Derecka Purnell – “How I Became A Police Abolitionist”

Given everything that has happened over the course of the past couple of months, there has been renewed talk around the subjects of police and prisons, and the sustainability/necessity of these institutions. While these much-needed conversations are taking place, there has, understandably, been skepticism about what abolition of these institutions would look like and how it would work. Even I have had a little difficulty imagining a world without some of these institutions, because they’re so prevalent. So human rights lawyer Derecka Purnell’s essay, “How I Became a Police Abolitionist”, came at a pretty convenient time. In it, Purnell details the rough, violent environment she grew up in and her community’s over-reliance on 911 calls, despite the fact that “Police couldn’t do what we really needed. They could not heal relationships or provide jobs.” After she was initially put off by the “utopic” idea of abolishing prisons, having lived in a community filled with violence, Purnell was introduced to abolitionist frameworks that focused on “eliminating the reasons people think they need cops and prisons in the first place.”

She expands on the ways in which the current system fails its constituents and the different ways in which we can invest in initiatives and institutions that help deter crime at the source. Most importantly, Purnell challenges the readers to understand that right now there is no clear-cut, linear path — a better future will require risk and experimentation and bravery to take a first step. Overall I found this to be a really interesting essay that help broaden my thinking on these issues.

Link: https://www.theatlantic.com/ideas/archive/2020/07/how-i-became-police-abolitionist/613540/


Chelsea Oware – “How Does A Historical Understanding of the Impact of Colonialism Help Us to Understand Contemporary Gender Relations in Postcolonial States?”

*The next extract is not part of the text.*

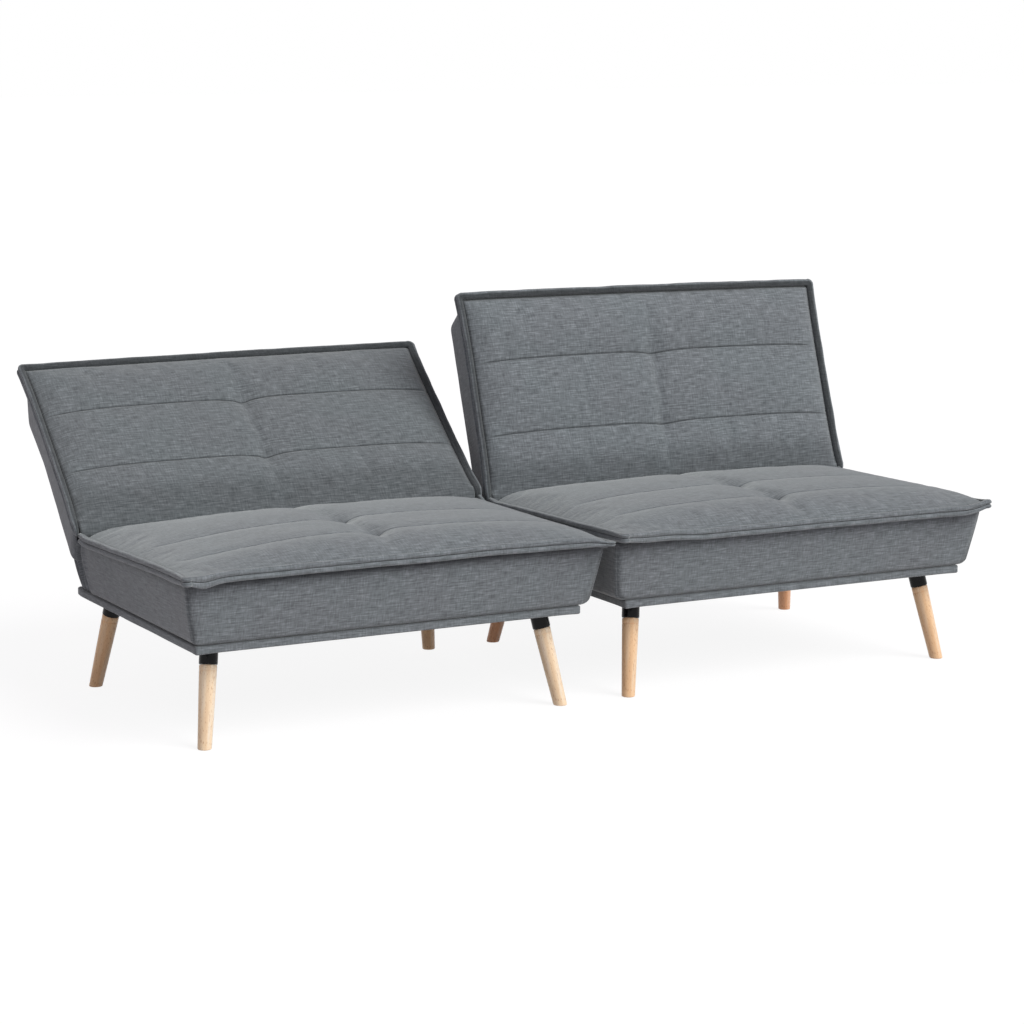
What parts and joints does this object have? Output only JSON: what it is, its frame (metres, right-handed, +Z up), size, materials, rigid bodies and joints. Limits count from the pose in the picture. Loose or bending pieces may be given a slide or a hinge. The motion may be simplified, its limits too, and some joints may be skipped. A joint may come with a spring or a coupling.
{
  "type": "sofa bed",
  "caption": "Armless split sofa bed: tufted modules on splayed wooden legs, each with a back that reclines flat on click-clack hinges.",
  "frame": {"origin": "on the floor, at the middle of the sofa's width and depth as it rests (left back in its middle notch, right back upright)", "axes": "+X along the sofa to its right, +Y to the rear, +Z up"},
  "size_m": [1.8294, 0.982, 0.7561],
  "materials": {
    "linen_weave": "matt woven blue-grey melange",
    "beech": "clear satin lacquer",
    "black_enamel": "gloss black",
    "sawn_pine": "bare sawn",
    "zinc_plate": "zinc plated",
    "spring_steel": "oiled wire"
  },
  "bodies": {
    "left_seat": {"left_base_board": "linen_weave", "left_seat_cover": "linen_weave", "left_seat_pad": "linen_weave", "left_seat_welt": "linen_weave", "left_hinge_skirt": "linen_weave", "left_leg_front_left": "beech", "left_ferrule_front_left": "black_enamel", "left_leg_front_right": "beech", "left_ferrule_front_right": "black_enamel", "left_leg_rear_left": "beech", "left_ferrule_rear_left": "black_enamel", "left_leg_rear_right": "beech", "left_ferrule_rear_right": "black_enamel", "left_seat_rail_left": "sawn_pine", "left_seat_rail_right": "sawn_pine", "left_seat_rail_front": "sawn_pine", "left_seat_rail_rear": "sawn_pine", "left_seat_spring_left": "spring_steel", "left_seat_bracket_left": "zinc_plate", "left_seat_spring_right": "spring_steel", "left_seat_bracket_right": "zinc_plate", "left_pivot_rod": "zinc_plate"},
    "left_back": {"left_back_board": "sawn_pine", "left_back_pad": "linen_weave", "left_back_welt": "linen_weave", "left_back_cover": "linen_weave", "left_back_bracket_left": "zinc_plate", "left_back_bracket_right": "zinc_plate"},
    "left_latch_left": {"left_pawl_left": "zinc_plate"},
    "left_latch_right": {"left_pawl_right": "zinc_plate"},
    "right_seat": {"right_base_board": "linen_weave", "right_seat_cover": "linen_weave", "right_seat_pad": "linen_weave", "right_seat_welt": "linen_weave", "right_hinge_skirt": "linen_weave", "right_leg_front_left": "beech", "right_ferrule_front_left": "black_enamel", "right_leg_front_right": "beech", "right_ferrule_front_right": "black_enamel", "right_leg_rear_left": "beech", "right_ferrule_rear_left": "black_enamel", "right_leg_rear_right": "beech", "right_ferrule_rear_right": "black_enamel", "right_seat_rail_left": "sawn_pine", "right_seat_rail_right": "sawn_pine", "right_seat_rail_front": "sawn_pine", "right_seat_rail_rear": "sawn_pine", "right_seat_spring_left": "spring_steel", "right_seat_bracket_left": "zinc_plate", "right_seat_spring_right": "spring_steel", "right_seat_bracket_right": "zinc_plate", "right_pivot_rod": "zinc_plate"},
    "right_back": {"right_back_board": "sawn_pine", "right_back_pad": "linen_weave", "right_back_welt": "linen_weave", "right_back_cover": "linen_weave", "right_back_bracket_left": "zinc_plate", "right_back_bracket_right": "zinc_plate"},
    "right_latch_left": {"right_pawl_left": "zinc_plate"},
    "right_latch_right": {"right_pawl_right": "zinc_plate"}
  },
  "joints": [
    {"name": "modules_apart", "type": "slide", "parent": "left_seat", "child": "right_seat", "axis": [1, 0, 0], "range_m": [0, 0.3]},
    {"name": "left_recline", "type": "hinge", "parent": "left_seat", "child": "left_back", "pos_m": [-0.4575, 0.12457, 0.3381], "axis": [-1, 0, 0], "range_deg": [-32.42, 38.91], "deforming": ["left_hinge_skirt"]},
    {"name": "left_pawl_left_rock", "type": "hinge", "parent": "left_seat", "child": "left_latch_left", "pos_m": [-0.4575, 0.10952, 0.29675], "axis": [1, 0, 0], "range_deg": [0, 8], "stiffness_Nm_per_rad": 0.5, "springref_deg": -5.73},
    {"name": "left_pawl_right_rock", "type": "hinge", "parent": "left_seat", "child": "left_latch_right", "pos_m": [-0.4575, 0.10952, 0.29675], "axis": [1, 0, 0], "range_deg": [0, 8], "stiffness_Nm_per_rad": 0.5, "springref_deg": -5.73},
    {"name": "right_recline", "type": "hinge", "parent": "right_seat", "child": "right_back", "pos_m": [0.4575, 0.12457, 0.3381], "axis": [-1, 0, 0], "range_deg": [0, 71.33], "deforming": ["right_hinge_skirt"]},
    {"name": "right_pawl_left_rock", "type": "hinge", "parent": "right_seat", "child": "right_latch_left", "pos_m": [0.4575, 0.10952, 0.29675], "axis": [1, 0, 0], "range_deg": [0, 8], "stiffness_Nm_per_rad": 0.5, "springref_deg": -5.73},
    {"name": "right_pawl_right_rock", "type": "hinge", "parent": "right_seat", "child": "right_latch_right", "pos_m": [0.4575, 0.10952, 0.29675], "axis": [1, 0, 0], "range_deg": [0, 8], "stiffness_Nm_per_rad": 0.5, "springref_deg": -5.73}
  ]
}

I figured I’d include this since I enjoyed reading it: so this is an academic paper that I found because it was retweeted onto my timeline, written by a university student named Chelsea Oware for what appears to be a Gender and Development course. The topic looked pretty interesting, and I actually enjoy reading research like this that deals with sociology, so I decided to give it a read. Oware researches her hypotheses about how British colonialism affected Africa by observing how it transformed the social and political gender norms of the Ashanti tribe of Ghana 🇬🇭 and the Igbo tribe of Nigeria 🇳🇬. She takes a look at the levels of power and influence women in these tribes had before the British came, and then observes the ways in which Britain’s introduction of Victorian gender dynamics ended up undermining African women’s social/political independence. Maybe I’m just a nerd for this kind of stuff 😅 but this ended up being one of my favorite things that I’ve read this month (so far). I’m not totally sure how copyright/ethics will work in this case so I won’t post a link, but I will link the writer’s Twitter: https://twitter.com/cloudchels

Published by Bryan-O

Nigerian-American | Dallas, TX

3 thoughts on “Reading Roundup: Essays from Audre Lorde, Chimamanda Ngozi Adichie, and more

  1. These all sound like good reads! Especially the last one. You’re right that Chimamanda’s essays are very introductory. I find they are more useful for people who are new to (or skeptical about) the concept of feminism. Thanks for sharing!